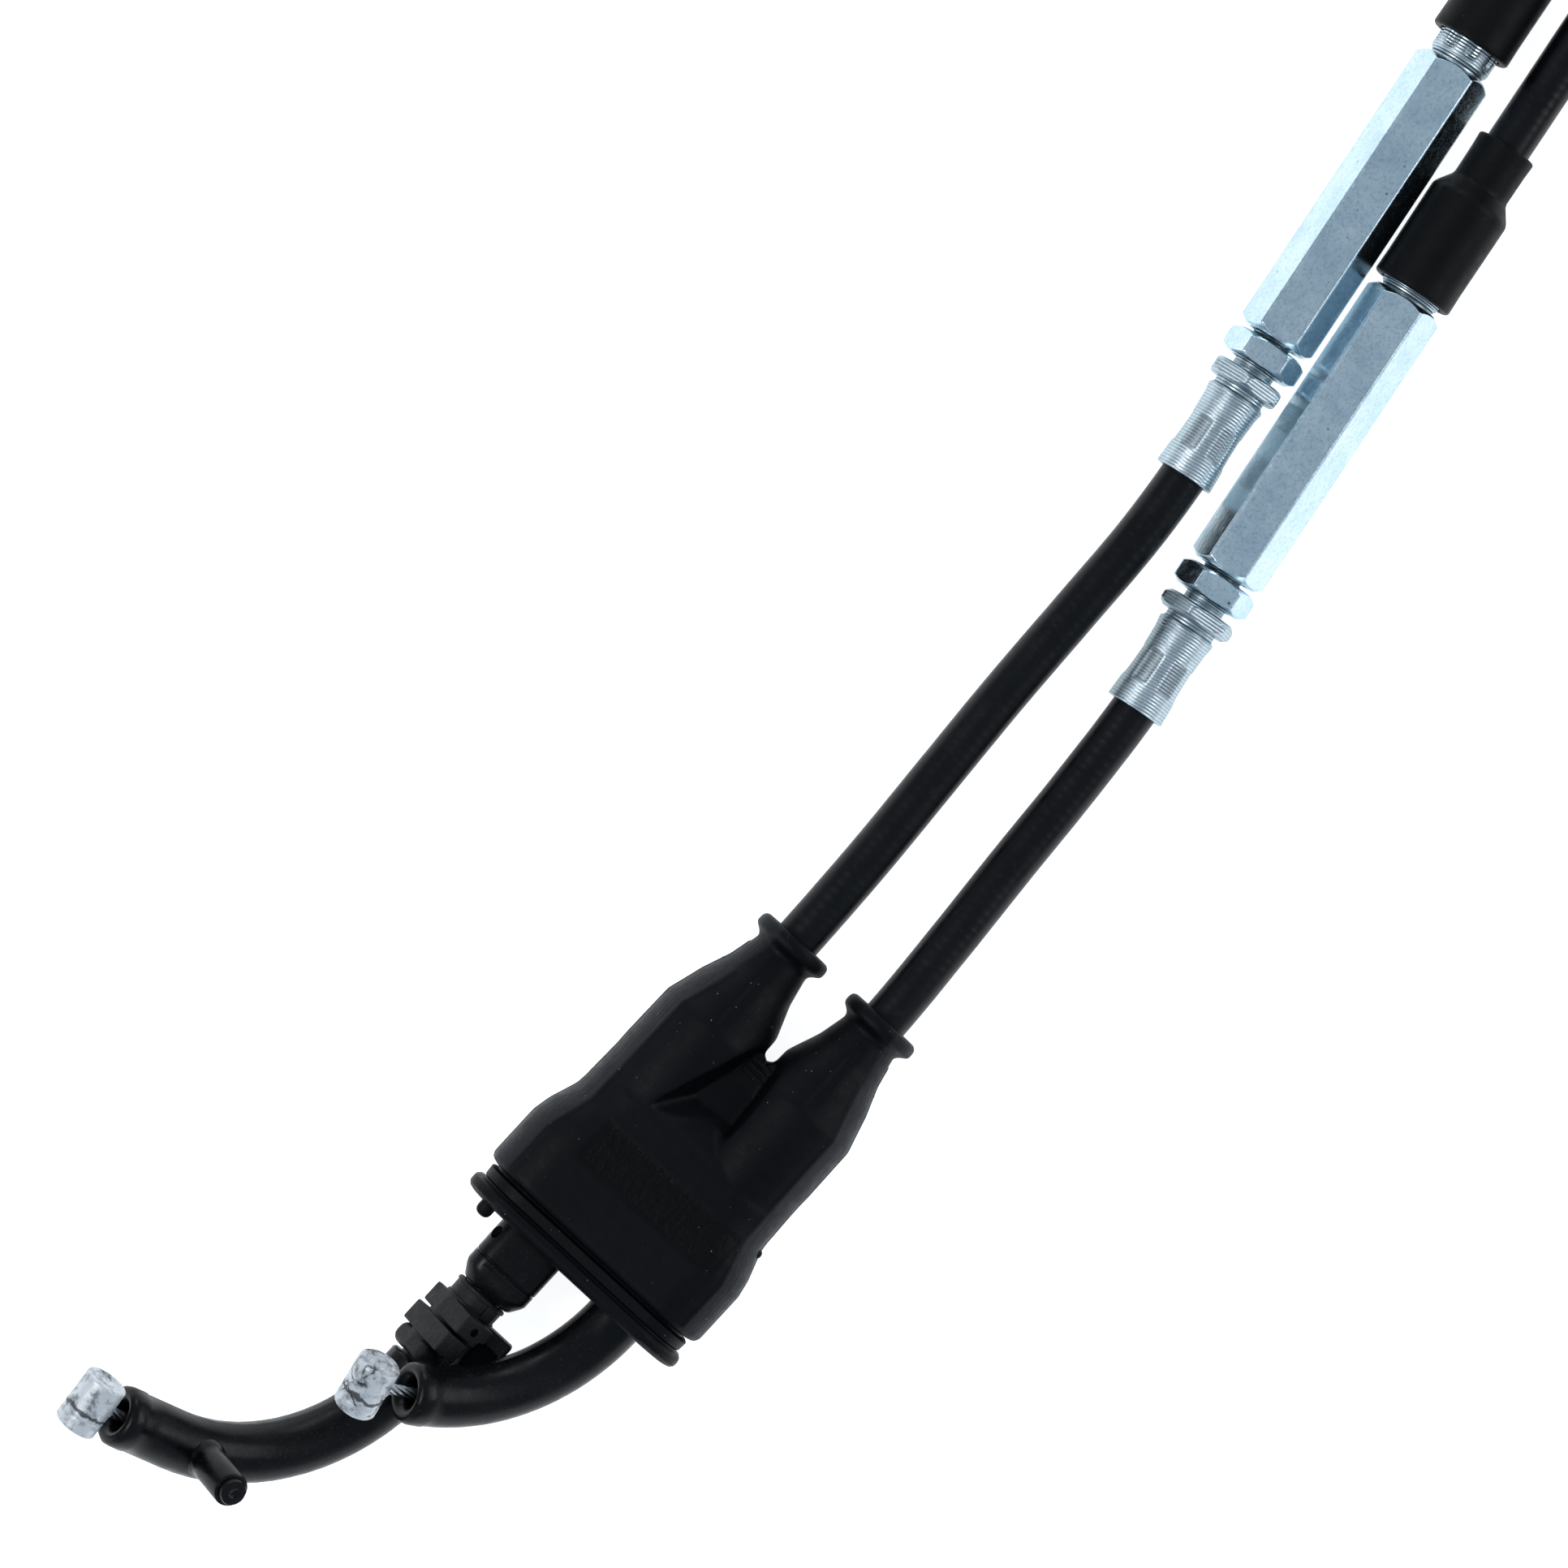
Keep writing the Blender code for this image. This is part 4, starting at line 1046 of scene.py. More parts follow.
def turned_rings(count: int, pitch: float, radius: float, bead: float, finish: Material) -> Mesh:
    """Fine raised rings side by side along local X, as a lathe tool leaves them.

    Args:
        count: the number of rings.
        pitch: the distance between two rings in millimetres.
        radius: each ring's radius to the middle of its bead.
        bead: the bead's own radius.
        finish: the rings' material.
    Returns:
        The rings as one mesh.
    """
    tool = NodeTool(
        "turned_rings",
        {"Count": count, "Pitch": pitch * MM, "Radius": radius * MM, "Bead": bead * MM},
    )
    hoop = tool.add(
        "GeometryNodeCurvePrimitiveCircle", {"Resolution": 64, "Radius": tool.given("Radius")}
    )
    section = tool.add(
        "GeometryNodeCurvePrimitiveCircle", {"Resolution": 6, "Radius": tool.given("Bead")}
    )
    ring = tool.add(
        "GeometryNodeCurveToMesh", {"Curve": hoop.outputs[0], "Profile Curve": section.outputs[0]}
    )
    upright = tool.add(
        "GeometryNodeTransform", {0: ring.outputs[0], "Rotation": (0.0, math.pi / 2, 0.0)}
    )
    step = tool.add("ShaderNodeCombineXYZ", {"X": tool.given("Pitch")})
    return tool.run(tool.row(step.outputs[0], upright.outputs[0]), finish)


def laid_wire(
    path: Array, radius: float, strands: int, lay: float, finish: Material,
    resolution: int = 4,
) -> Mesh:
    """A stranded wire: a lobed section that turns as it follows a path.

    Args:
        path: (n, 3) places in metres.
        radius: the wire's outer radius in millimetres.
        strands: the number of outer strands.
        lay: the length in which a strand goes once round, in millimetres.
        finish: the wire's material.
        resolution: points of the section for each strand.
    Returns:
        The wire as a closed mesh.
    """
    data = bpy.data.curves.new("wire_path", "CURVE")
    data.dimensions = "3D"
    spline = data.splines.new("POLY")
    spline.points.add(len(path) - 1)
    for point, at in zip(spline.points, path):
        point.co = (*at, 1.0)
    guide = bpy.data.objects.new("wire_path", data)
    bpy.context.scene.collection.objects.link(guide)
    tool = NodeTool(
        "laid_wire",
        {"Radius": radius * MM, "Strands": strands, "Lay": lay * MM, "Points": strands * resolution},
    )
    source = tool.add("GeometryNodeObjectInfo", {"Object": guide}, transform_space="ORIGINAL")
    along = tool.add("GeometryNodeSplineParameter")
    turns = tool.math("DIVIDE", along.outputs["Length"], tool.given("Lay"))
    tilt = tool.math("MULTIPLY", turns, 2 * math.pi)
    twisted = tool.add("GeometryNodeSetCurveTilt", {0: source.outputs["Geometry"], "Tilt": tilt})
    circle = tool.add(
        "GeometryNodeCurvePrimitiveCircle",
        {"Resolution": tool.given("Points"), "Radius": tool.given("Radius")},
    )
    place = tool.add("GeometryNodeInputPosition")
    parts = tool.add("ShaderNodeSeparateXYZ", {0: place.outputs[0]})
    angle = tool.math("ARCTAN2", parts.outputs["Y"], parts.outputs["X"])
    half = tool.math("MULTIPLY", tool.math("MULTIPLY", angle, tool.given("Strands")), 0.5)
    lobe = tool.math("ABSOLUTE", tool.math("SINE", half))
    grow = tool.math("ADD", 0.78, tool.math("MULTIPLY", lobe, 0.22))
    lobed = tool.add(
        "ShaderNodeVectorMath", {0: place.outputs[0], "Scale": grow}, operation="SCALE"
    )
    section = tool.add(
        "GeometryNodeSetPosition", {0: circle.outputs[0], "Position": lobed.outputs[0]}
    )
    swept = tool.add(
        "GeometryNodeCurveToMesh",
        {"Curve": twisted.outputs[0], "Profile Curve": section.outputs[0], "Fill Caps": True},
    )
    mesh = tool.run(swept.outputs[0], finish)
    bpy.data.objects.remove(guide)
    return mesh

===

### Task
Copy all of the data exactly.

### Exercise result
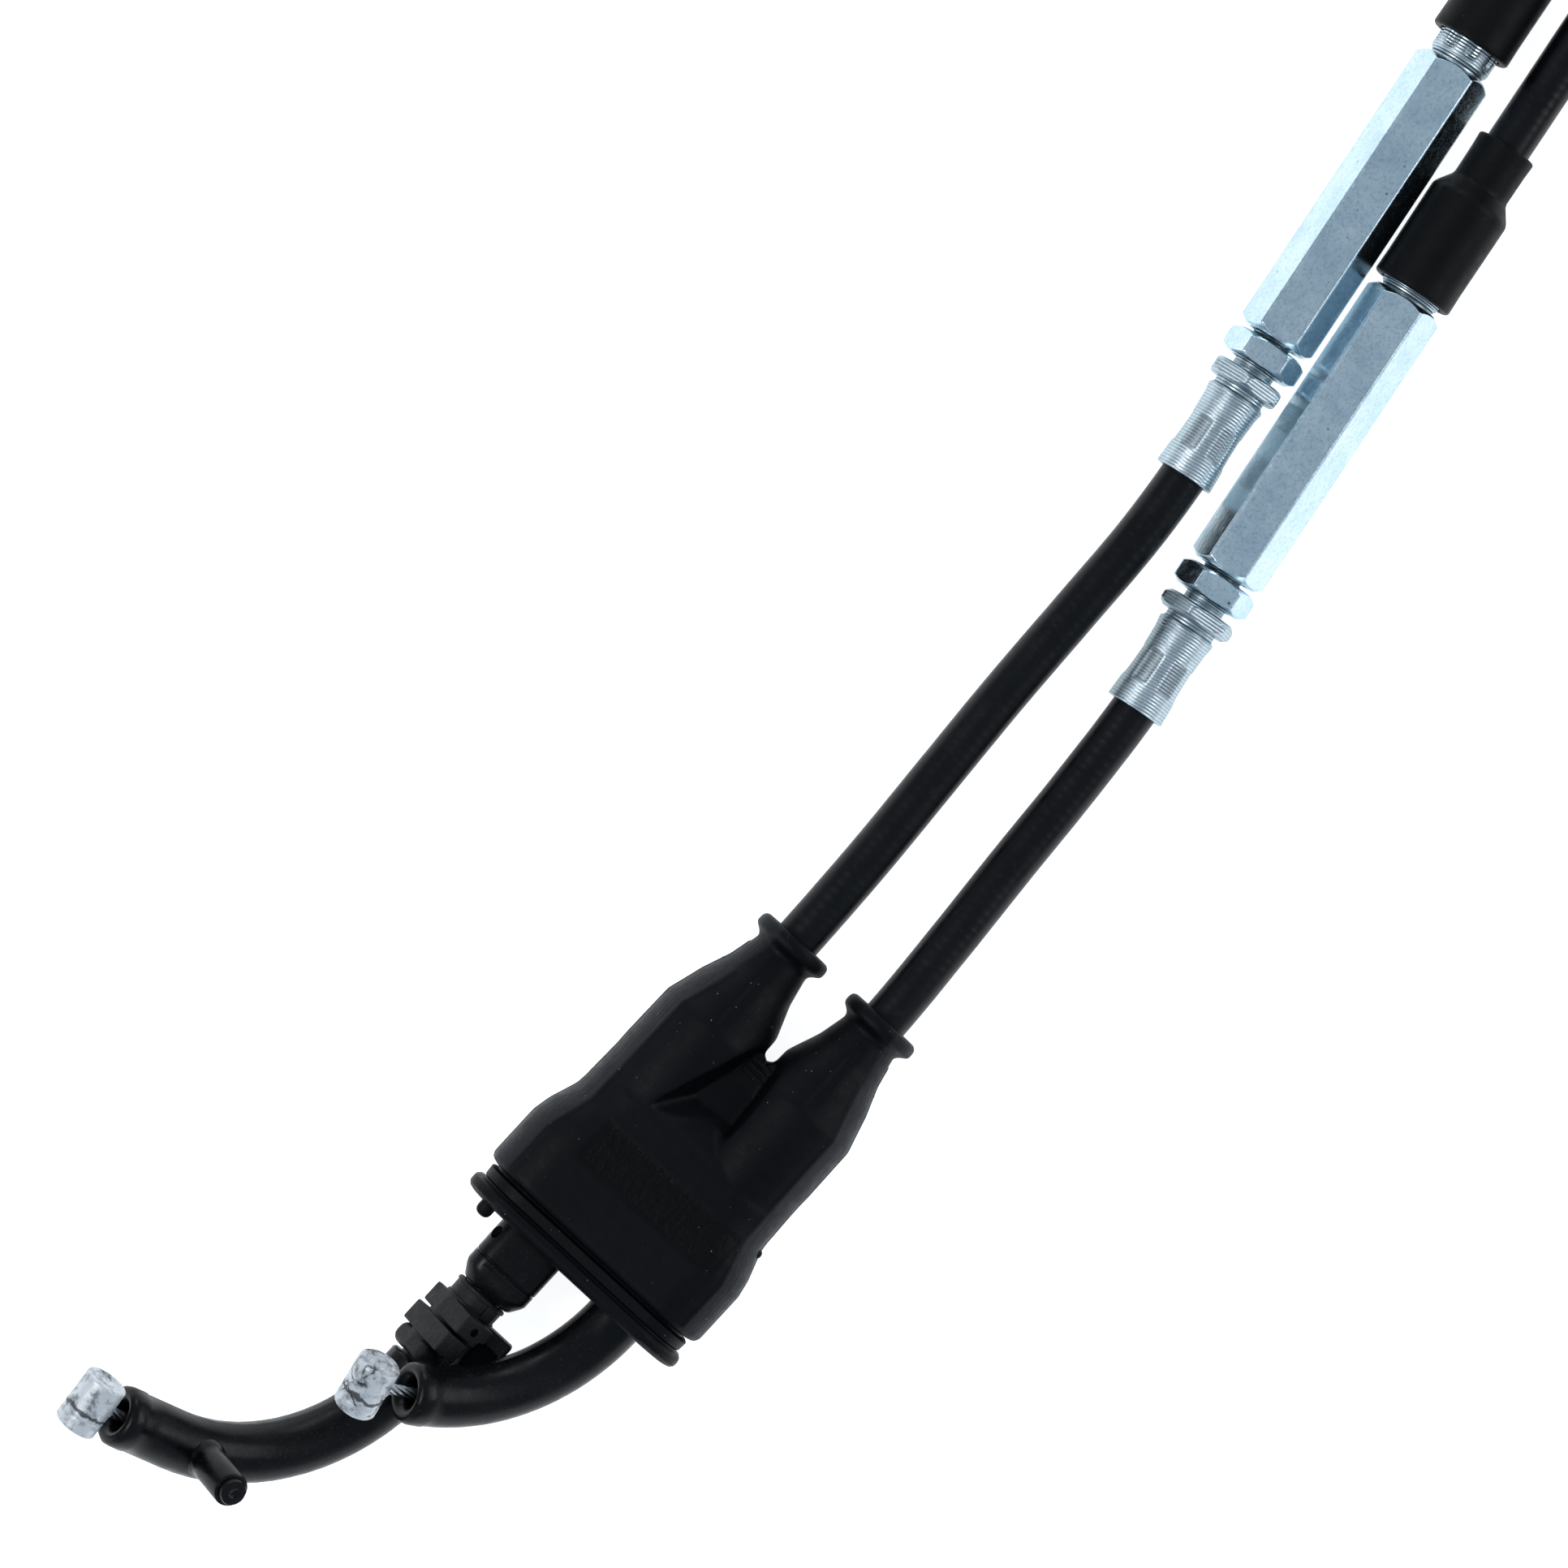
Keep writing the Blender code for this image. This is part 4, starting at line 1046 of scene.py. More parts follow.
def turned_rings(count: int, pitch: float, radius: float, bead: float, finish: Material) -> Mesh:
    """Fine raised rings side by side along local X, as a lathe tool leaves them.

    Args:
        count: the number of rings.
        pitch: the distance between two rings in millimetres.
        radius: each ring's radius to the middle of its bead.
        bead: the bead's own radius.
        finish: the rings' material.
    Returns:
        The rings as one mesh.
    """
    tool = NodeTool(
        "turned_rings",
        {"Count": count, "Pitch": pitch * MM, "Radius": radius * MM, "Bead": bead * MM},
    )
    hoop = tool.add(
        "GeometryNodeCurvePrimitiveCircle", {"Resolution": 64, "Radius": tool.given("Radius")}
    )
    section = tool.add(
        "GeometryNodeCurvePrimitiveCircle", {"Resolution": 6, "Radius": tool.given("Bead")}
    )
    ring = tool.add(
        "GeometryNodeCurveToMesh", {"Curve": hoop.outputs[0], "Profile Curve": section.outputs[0]}
    )
    upright = tool.add(
        "GeometryNodeTransform", {0: ring.outputs[0], "Rotation": (0.0, math.pi / 2, 0.0)}
    )
    step = tool.add("ShaderNodeCombineXYZ", {"X": tool.given("Pitch")})
    return tool.run(tool.row(step.outputs[0], upright.outputs[0]), finish)


def laid_wire(
    path: Array, radius: float, strands: int, lay: float, finish: Material,
    resolution: int = 4,
) -> Mesh:
    """A stranded wire: a lobed section that turns as it follows a path.

    Args:
        path: (n, 3) places in metres.
        radius: the wire's outer radius in millimetres.
        strands: the number of outer strands.
        lay: the length in which a strand goes once round, in millimetres.
        finish: the wire's material.
        resolution: points of the section for each strand.
    Returns:
        The wire as a closed mesh.
    """
    data = bpy.data.curves.new("wire_path", "CURVE")
    data.dimensions = "3D"
    spline = data.splines.new("POLY")
    spline.points.add(len(path) - 1)
    for point, at in zip(spline.points, path):
        point.co = (*at, 1.0)
    guide = bpy.data.objects.new("wire_path", data)
    bpy.context.scene.collection.objects.link(guide)
    tool = NodeTool(
        "laid_wire",
        {"Radius": radius * MM, "Strands": strands, "Lay": lay * MM, "Points": strands * resolution},
    )
    source = tool.add("GeometryNodeObjectInfo", {"Object": guide}, transform_space="ORIGINAL")
    along = tool.add("GeometryNodeSplineParameter")
    turns = tool.math("DIVIDE", along.outputs["Length"], tool.given("Lay"))
    tilt = tool.math("MULTIPLY", turns, 2 * math.pi)
    twisted = tool.add("GeometryNodeSetCurveTilt", {0: source.outputs["Geometry"], "Tilt": tilt})
    circle = tool.add(
        "GeometryNodeCurvePrimitiveCircle",
        {"Resolution": tool.given("Points"), "Radius": tool.given("Radius")},
    )
    place = tool.add("GeometryNodeInputPosition")
    parts = tool.add("ShaderNodeSeparateXYZ", {0: place.outputs[0]})
    angle = tool.math("ARCTAN2", parts.outputs["Y"], parts.outputs["X"])
    half = tool.math("MULTIPLY", tool.math("MULTIPLY", angle, tool.given("Strands")), 0.5)
    lobe = tool.math("ABSOLUTE", tool.math("SINE", half))
    grow = tool.math("ADD", 0.78, tool.math("MULTIPLY", lobe, 0.22))
    lobed = tool.add(
        "ShaderNodeVectorMath", {0: place.outputs[0], "Scale": grow}, operation="SCALE"
    )
    section = tool.add(
        "GeometryNodeSetPosition", {0: circle.outputs[0], "Position": lobed.outputs[0]}
    )
    swept = tool.add(
        "GeometryNodeCurveToMesh",
        {"Curve": twisted.outputs[0], "Profile Curve": section.outputs[0], "Fill Caps": True},
    )
    mesh = tool.run(swept.outputs[0], finish)
    bpy.data.objects.remove(guide)
    return mesh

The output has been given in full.